Extract exactly the run of lines starting at the line that holds "add(well_cutter(crest_depth), mode=Mode.INTERSECT)" and ending at the line that holds "obj.parent = None", both included.

### MATERIAL

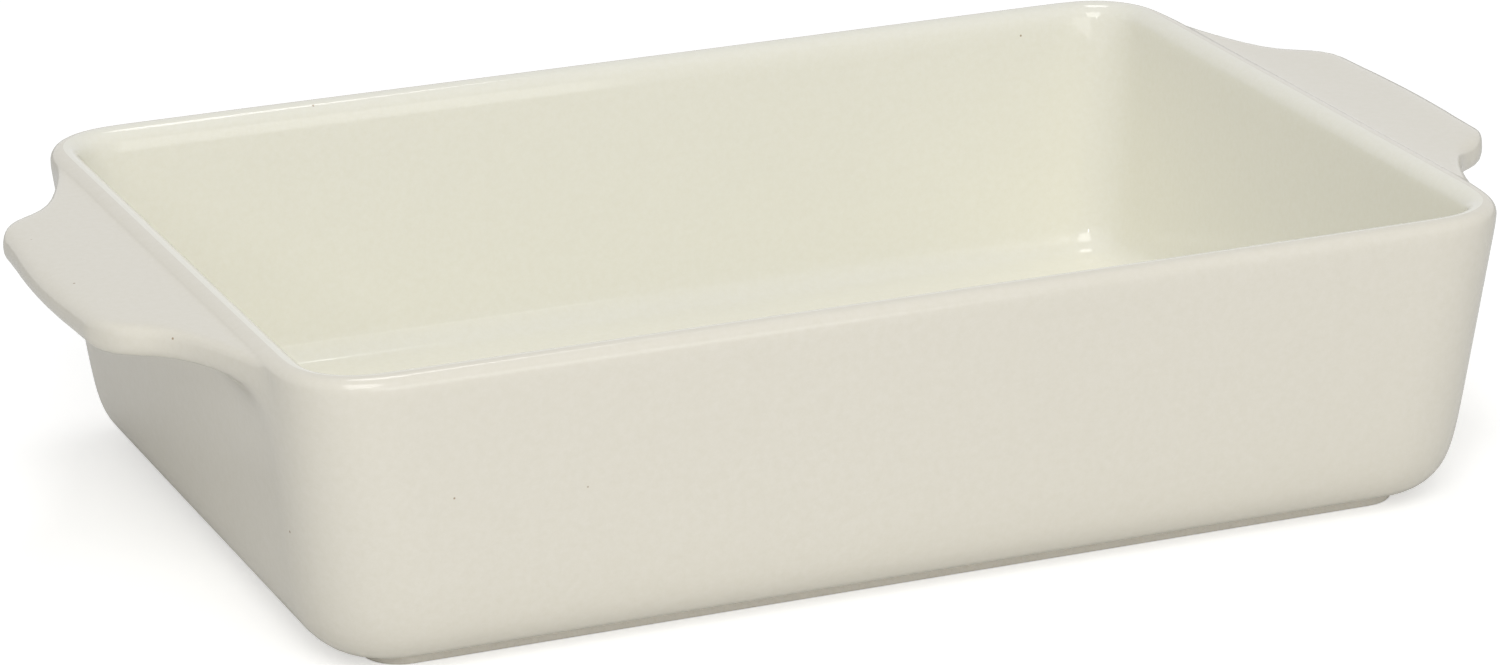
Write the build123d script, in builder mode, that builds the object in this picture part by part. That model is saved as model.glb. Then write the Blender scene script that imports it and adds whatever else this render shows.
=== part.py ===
from build123d import *
import os

# A stoneware lasagna dish: a deep tray with leaning walls, a rounded rim and a flat handle at each end.
# The finished sizes below are measured over the glaze, in millimetres. The origin is on the table
# under the middle of the dish, +X runs along its length and +Z is up.

# Tray, outside. The rim sizes are where the faces of the walls reach the top.
dish_height = 80.0
rim_length = 321.0
rim_width = 231.2
rim_corner_radius = 22.3
end_wall_flare = 8.1       # how far each end wall leans out between the base and the top
side_wall_flare = 9.7
base_corner_radius = 26.0
base_edge_radius = 14.8

# Walls, rim and well
wall_thickness = 8.7
rim_outer_radius = 4.3
rim_inner_radius = 4.0
well_corner_radius = 13.6
well_floor_height = 11.0
well_floor_radius = 7.5

# Handles, sized from the straight part of the rim at each end
handle_reach = 29.8        # how far the middle of the tip stands out from the rim
handle_drop = 1.6          # from the top of the rim down to the top of a handle
handle_thickness = 8.7
handle_edge_radius = 4.3
handle_root_margin = 8.3   # straight rim left over on each side of a handle
handle_root_flare = 27.5   # how much further out each side is at the rim than at the waist
handle_waist_flare = 14.2  # how much further out each side is at the waist than at the tip
handle_waist_reach = 10.8  # how far the waist stands out from the rim
handle_waist_radius = 21.0
handle_tip_bow = 1.8
handle_tip_radius = 20.0
handle_blend_radius = 6.5
handle_entry = 3.0         # how far inside the rim its sides turn straight
handle_tail = 30.0         # how far inside the rim the uncut slab ends

# Foot ring, left as bare clay
foot_height = 1.8
foot_end_inset = 14.9      # from the foot of an end wall in to the ring
foot_side_inset = 12.4
foot_corner_radius = 10.0
foot_ring_width = 6.0
foot_edge_radius = 0.6

# Glaze
glaze_thickness = 0.4

# Allowances for cutting and for finding edges
overrun = 10.0
touch = 0.01

# Worked out from the sizes above
wall_height = dish_height - foot_height
end_lean = end_wall_flare / wall_height
side_lean = side_wall_flare / wall_height
foot_length = rim_length - 2 * (end_wall_flare + foot_end_inset)
foot_width = rim_width - 2 * (side_wall_flare + foot_side_inset)
crest_outer_edge = wall_thickness - rim_outer_radius * (1 + end_lean)
crest_inner_edge = rim_inner_radius * (1 - end_lean)
crest_depth = (crest_outer_edge + crest_inner_edge) / 2


def level_length(height, depth):
    """Outside length of the tray at a height, with its end walls cut back by depth."""
    return rim_length - 2 * (dish_height - height) * end_lean - 2 * depth * (1 + end_lean**2) ** 0.5


def level_width(height, depth):
    """Outside width of the tray at a height, with its side walls cut back by depth."""
    return rim_width - 2 * (dish_height - height) * side_lean - 2 * depth * (1 + side_lean**2) ** 0.5


def tray_block(depth):
    """The tray filled in, with round outside edges, depth below the finished surface."""
    low, high = foot_height + depth, dish_height - depth
    with BuildPart() as block:
        with BuildSketch(Plane.XY.offset(low)):
            RectangleRounded(level_length(low, depth), level_width(low, depth), base_corner_radius - depth)
        with BuildSketch(Plane.XY.offset(high)):
            RectangleRounded(level_length(high, depth), level_width(high, depth), rim_corner_radius - depth)
        loft(ruled=True)
        fillet(block.edges().group_by(Axis.Z)[0], base_edge_radius - depth)
        fillet(block.edges().group_by(Axis.Z)[-1], rim_outer_radius - depth)
    return block.part


def handle_slabs(depth):
    """Both handles as slabs with round edges, whose tails end inside the walls."""
    root = rim_length / 2 - depth
    waist = root + handle_waist_reach
    tip = root + handle_reach
    corner = tip - handle_tip_bow
    root_half = rim_width / 2 - rim_corner_radius - handle_root_margin - depth
    waist_half = root_half - handle_root_flare
    corner_half = waist_half - handle_waist_flare
    entry = root - handle_entry
    entry_half = root_half + handle_root_flare * handle_entry / handle_waist_reach
    tail = root - handle_tail
    with BuildPart() as slabs:
        with BuildSketch(Plane.XY.offset(dish_height - handle_drop - handle_thickness + depth)) as outline:
            with BuildLine():
                ThreePointArc((corner, -corner_half), (tip, 0), (corner, corner_half))
                Polyline((corner, corner_half), (waist, waist_half), (entry, entry_half), (tail, entry_half),
                         (tail, -entry_half), (entry, -entry_half), (waist, -waist_half), (corner, -corner_half))
            make_face()
            fillet(outline.vertices().group_by(Axis.X)[-1], handle_tip_radius - depth)
            fillet(outline.vertices().group_by(Axis.X)[2], handle_waist_radius + depth)
        extrude(amount=handle_thickness - 2 * depth)
        fillet(slabs.faces().filter_by(Axis.Z).edges(), handle_edge_radius - depth)
        mirror(about=Plane.YZ)
    return slabs.part


def well_cutter(depth):
    """The space inside the tray, open at the top, grown into the walls and floor by depth."""
    low, high = well_floor_height - depth, dish_height + overrun
    inset = wall_thickness - depth
    with BuildPart() as cutter:
        for height in (low, high):
            with BuildSketch(Plane.XY.offset(height)):
                RectangleRounded(level_length(height, inset), level_width(height, inset), well_corner_radius + depth)
        loft(ruled=True)
        fillet(cutter.edges().group_by(Axis.Z)[0], well_floor_radius + depth)
    return cutter.part


def dish_form(depth):
    """The whole dish above its foot ring, depth below the finished surface all over."""
    tray = tray_block(depth)
    slabs = handle_slabs(depth)

    def on_both(edge):
        middle = Vertex(edge @ 0.5)
        return max(middle.distance_to(tray), middle.distance_to(slabs)) < touch

    with BuildPart() as form:
        add(tray)
        add(slabs)
        fillet(form.edges().filter_by(on_both), handle_blend_radius)
        add(well_cutter(depth), mode=Mode.SUBTRACT)
        mouth = form.faces().sort_by(Axis.Z)[-1].inner_wires()[0]
        fillet(mouth.edges(), rim_inner_radius - depth)
    return form.part


# Clay: tray, handles and foot ring in one casting
with BuildPart() as foot_ring:
    with BuildSketch():
        RectangleRounded(foot_length, foot_width, foot_corner_radius)
        offset(amount=-foot_ring_width, mode=Mode.SUBTRACT)
    extrude(amount=foot_height + glaze_thickness)
    fillet(foot_ring.faces().sort_by(Axis.Z)[0].edges(), foot_edge_radius)

with BuildPart() as stoneware_body:
    add(dish_form(glaze_thickness))
    add(foot_ring.part)

# Glaze: what the finished form adds to the clay, parted at the crest of the rim and at the foot ring
with BuildPart() as coat:
    add(dish_form(0))
    add(stoneware_body.part, mode=Mode.SUBTRACT)

with BuildPart() as foot_recess:
    with BuildSketch():
        RectangleRounded(foot_length, foot_width, foot_corner_radius)
        offset(amount=-foot_ring_width / 2, mode=Mode.REPLACE)
    extrude(amount=foot_height + glaze_thickness)

with BuildPart() as liner_glaze:
    add(coat.part)
    add(well_cutter(crest_depth), mode=Mode.INTERSECT)

with BuildPart() as base_glaze:
    add(coat.part)
    add(foot_recess.part, mode=Mode.INTERSECT)

with BuildPart() as outer_glaze:
    add(coat.part)
    add(well_cutter(crest_depth), mode=Mode.SUBTRACT)
    add(foot_recess.part, mode=Mode.SUBTRACT)

os.makedirs("parts", exist_ok=True)

stoneware_body.part.label = "stoneware_body"
export_step(stoneware_body.part, "parts/stoneware_body.step")

liner_glaze.part.label = "liner_glaze"
export_step(liner_glaze.part, "parts/liner_glaze.step")

outer_glaze.part.label = "outer_glaze"
export_step(outer_glaze.part, "parts/outer_glaze.step")

base_glaze.part.label = "base_glaze"
export_step(base_glaze.part, "parts/base_glaze.step")
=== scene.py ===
import math
import bmesh
import bpy
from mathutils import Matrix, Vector


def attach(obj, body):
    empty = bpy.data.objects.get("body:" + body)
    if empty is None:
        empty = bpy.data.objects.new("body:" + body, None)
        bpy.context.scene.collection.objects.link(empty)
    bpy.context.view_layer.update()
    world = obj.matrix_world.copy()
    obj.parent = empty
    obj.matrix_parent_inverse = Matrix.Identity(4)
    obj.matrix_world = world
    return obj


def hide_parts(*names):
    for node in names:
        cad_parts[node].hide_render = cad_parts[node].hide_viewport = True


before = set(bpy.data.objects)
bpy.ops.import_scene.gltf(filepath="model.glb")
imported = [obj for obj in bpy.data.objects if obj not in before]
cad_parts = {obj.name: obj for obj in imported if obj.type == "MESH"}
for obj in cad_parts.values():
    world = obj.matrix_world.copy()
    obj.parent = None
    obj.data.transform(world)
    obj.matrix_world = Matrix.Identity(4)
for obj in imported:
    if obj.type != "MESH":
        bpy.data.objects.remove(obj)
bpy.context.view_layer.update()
bpy.context.scene.view_settings.view_transform = "Standard"
print("frame loaded:", sorted(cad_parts))

# The camera stands in front of the near long wall, a little to the left and above
camera = {
    "azimuth": -21.803,       # degrees, 0 looks along +Y
    "elevation": 18.346,
    "roll": -1.153,
    "distance": 1.54094,
    "aim": (0.0, 0.0, 0.041565),
    "lens": 143.92,           # the lens and the sensor are in millimetres
    "sensor": 36,
    "shift": (-0.00676, -0.01267),
    "farthest": 50,
}


def makeCamera():
    turn, rise = math.radians(camera["azimuth"]), math.radians(camera["elevation"])
    back = Vector((math.sin(turn) * math.cos(rise), -math.cos(turn) * math.cos(rise), math.sin(rise)))
    data = bpy.data.cameras.new("studioCamera")
    data.lens = camera["lens"]
    data.sensor_width = camera["sensor"]
    data.shift_x, data.shift_y = camera["shift"]
    data.clip_end = camera["farthest"]
    eye = bpy.data.objects.new("studioCamera", data)
    bpy.context.scene.collection.objects.link(eye)
    look = (-back).to_track_quat("-Z", "Y").to_matrix().to_4x4()
    look.col[3][:3] = Vector(camera["aim"]) + back * camera["distance"]
    eye.matrix_world = look
    eye.rotation_euler.rotate_axis("Z", math.radians(camera["roll"]))
    bpy.context.scene.camera = eye
    print("camera set")


def addNode(tree, kind, links=None, **settings):
    node = tree.nodes.new(kind)
    for name, value in settings.items():
        if hasattr(node, name):
            setattr(node, name, value)
        else:
            node.inputs[name.replace("_", " ")].default_value = value
    for socket, source in (links or {}).items():
        tree.links.new(source, node.inputs[socket])
    return node


# Soft lamps over and in front of the dish, and a small one for the bright points in the gloss
studio = {
    "skyLevel": 0.36,         # how strongly the white sky lights the dish
    "seenLevel": 1,           # and how bright the camera and the gloss see it
    "skyColor": (1, 1, 1, 1),
    "lamps": {
        "overheadLamp": {"size": 0.6, "power": 5.6, "place": (0.2, 0.4, 1.9), "aim": (0, 0, 0.05)},
        "frontLamp": {"size": 1.35, "power": 21.8, "place": (-0.64, -1.7, 1.55), "aim": (0, 0, 0.04)},
        "lowLamp": {"size": 1.0, "power": 4.0, "place": (0.1, -1.6, 0.12), "aim": (0, 0, 0.03)},
        "sparkLamp": {"size": 0.09, "power": 0.8, "place": (-1.1, -1.8, 0.75), "aim": (0.1, 0.05, 0.04)},
    },
    "floorSize": 30,
    "floorDrop": 0.00005,     # a hair under the foot ring, so that the two faces don't fight
    "floorColor": (0.86, 0.86, 0.855, 1),
    "floorGlow": 0.48,        # what the camera sees on top of the lit floor
}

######

▶ **FULL RESPONSE**
    add(well_cutter(crest_depth), mode=Mode.INTERSECT)

with BuildPart() as base_glaze:
    add(coat.part)
    add(foot_recess.part, mode=Mode.INTERSECT)

with BuildPart() as outer_glaze:
    add(coat.part)
    add(well_cutter(crest_depth), mode=Mode.SUBTRACT)
    add(foot_recess.part, mode=Mode.SUBTRACT)

os.makedirs("parts", exist_ok=True)

stoneware_body.part.label = "stoneware_body"
export_step(stoneware_body.part, "parts/stoneware_body.step")

liner_glaze.part.label = "liner_glaze"
export_step(liner_glaze.part, "parts/liner_glaze.step")

outer_glaze.part.label = "outer_glaze"
export_step(outer_glaze.part, "parts/outer_glaze.step")

base_glaze.part.label = "base_glaze"
export_step(base_glaze.part, "parts/base_glaze.step")
=== scene.py ===
import math
import bmesh
import bpy
from mathutils import Matrix, Vector


def attach(obj, body):
    empty = bpy.data.objects.get("body:" + body)
    if empty is None:
        empty = bpy.data.objects.new("body:" + body, None)
        bpy.context.scene.collection.objects.link(empty)
    bpy.context.view_layer.update()
    world = obj.matrix_world.copy()
    obj.parent = empty
    obj.matrix_parent_inverse = Matrix.Identity(4)
    obj.matrix_world = world
    return obj


def hide_parts(*names):
    for node in names:
        cad_parts[node].hide_render = cad_parts[node].hide_viewport = True


before = set(bpy.data.objects)
bpy.ops.import_scene.gltf(filepath="model.glb")
imported = [obj for obj in bpy.data.objects if obj not in before]
cad_parts = {obj.name: obj for obj in imported if obj.type == "MESH"}
for obj in cad_parts.values():
    world = obj.matrix_world.copy()
    obj.parent = None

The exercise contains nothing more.